Mesquite's population has increased more than 10-fold in the past 20 years, but growth slowed when the recession took hold.

Mayor Susan Holecheck expects things to pick back up eventually, and she's confident the water district will be able to meet that challenge, despite the recent setback.

"They don't have all their eggs in one basket," she said. "I think we've got a real comfort level with water."

The trouble comes down to timing, said Mesquite City Manager Tim Hacker. The community can't wait until it exhausts its current water supply and then go ask for more. "If that's when you start asking, it's too late," he said.

The district draws water from the Virgin River Valley groundwater basin, a vast watershed that stretches roughly 80 miles from the northern tip of Lake Mead to Beaver Dam State Park on the Utah border.

Most of the basin lies in Lincoln County, but virtually all the people it serves live in Clark County.

But that could change, said Vidler President Dorothy Palmer.

Most of the water Lincoln County applied for in the Virgin River Valley basin would supply 13,000 acres now in the hands of private developers just north of Mesquite and the Clark County line.

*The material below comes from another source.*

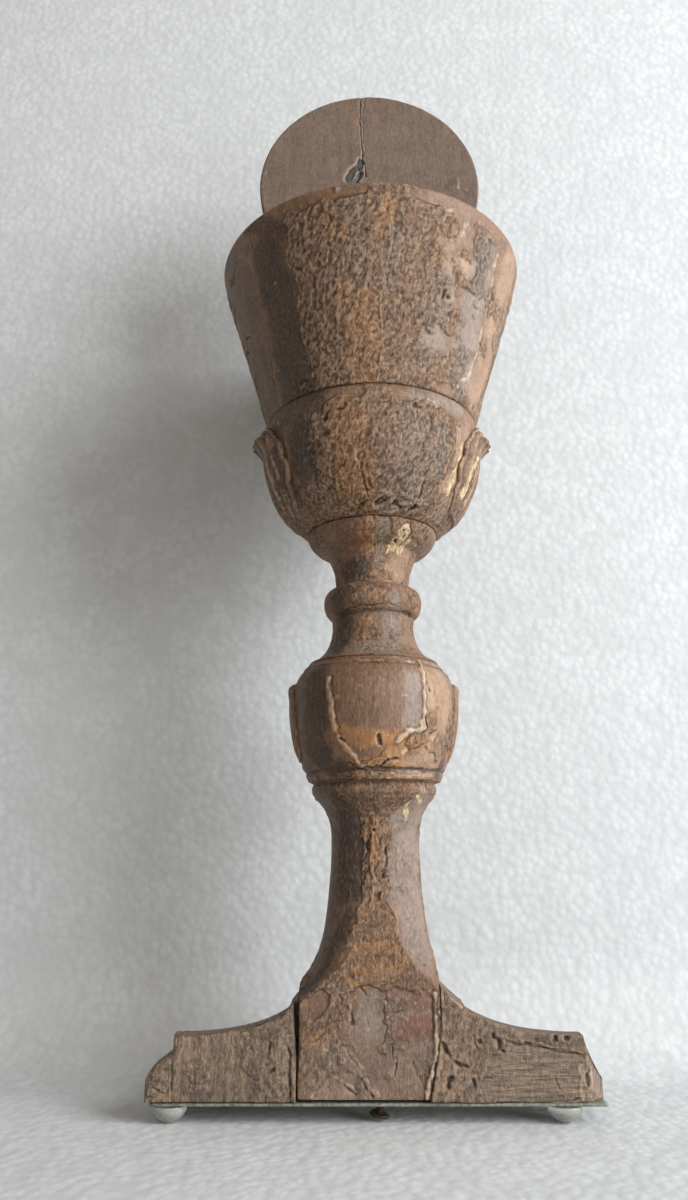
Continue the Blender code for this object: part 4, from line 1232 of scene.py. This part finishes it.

"It's a bigger area than Mesquite. It could be bigger (in population) than Mesquite one day," Palmer said.

The rest of the water Lincoln County wants would be used to operate a natural gas and solar power plant slated to be built about 12 miles north of Mesquite.

The two applications Lincoln County and Vidler filed on Jan. 28 essentially duplicate ones the county originally submitted in 1998.

The 45 applications the Virgin Valley Water District filed on Feb. 1 were carbon copies of filings it made starting in 1989, including 15 applications to pump water from the Lincoln County side of the basin.

The district's pending applications in the basin total nearly 225,000 acre-feet, which is enough to supply about 450,000 average homes in Las Vegas.

In that respect, Palmer said her firm and its client are the little guys in this particular fight, even though Vidler ranks as one of the largest water resource development companies in the Southwest.

As far as she is concerned, the Virgin Valley Water District's massive filing is not much different than the Southern Nevada Water Authority's controversial scheme to supply Las Vegas with groundwater from across eastern Nevada. Both are attempts to "move water out of Lincoln County," she said.

"If they get their priority back, they'll take all of Lincoln County's water," Palmer said of the water district. "They'll get it all."

Actually, there is no guarantee that anyone will be granted permission to pump more water from the basin, regardless of when they filed their applications.

Nevada's chief water regulator, acting State Engineer Jason King, said the Virgin River Valley is "close to being overappropriated" as it is, though he acknowledged that new test pumping may be needed to know for sure.

In any case, it seems likely that the first applicant in line could end up with whatever groundwater is left in the basin, leaving nothing for anyone else.

"It would bother me that there is a potential there to all of a sudden lose my priority," King said of the situation facing the Virgin Valley Water District. "Going from senior applicant to junior certainly wouldn't set well with me."

Of course, none of this might matter in the end.

With the backing of the Virgin Valley Water District and others, both the state and the Southern Nevada Water Authority have asked the Supreme Court to reconsider its decision.

Meanwhile, King and other state officials are drafting a proposed change in the law aimed at blunting any impacts from the high court's ruling. The measure is expected to be taken up by the 2011 Legislature, assuming it doesn't have another a special session before then.

But even if the legislative fix fails and the ruling stands, Palmer and others predict no real impact to existing water rights or pending applications.

Palmer said such broad implications have been overblown. In her opinion, the Supreme Court's action shouldn't upset the order of priority for pending applications in the slightest.

"I don't think Virgin Valley Water District has much to worry about," she said.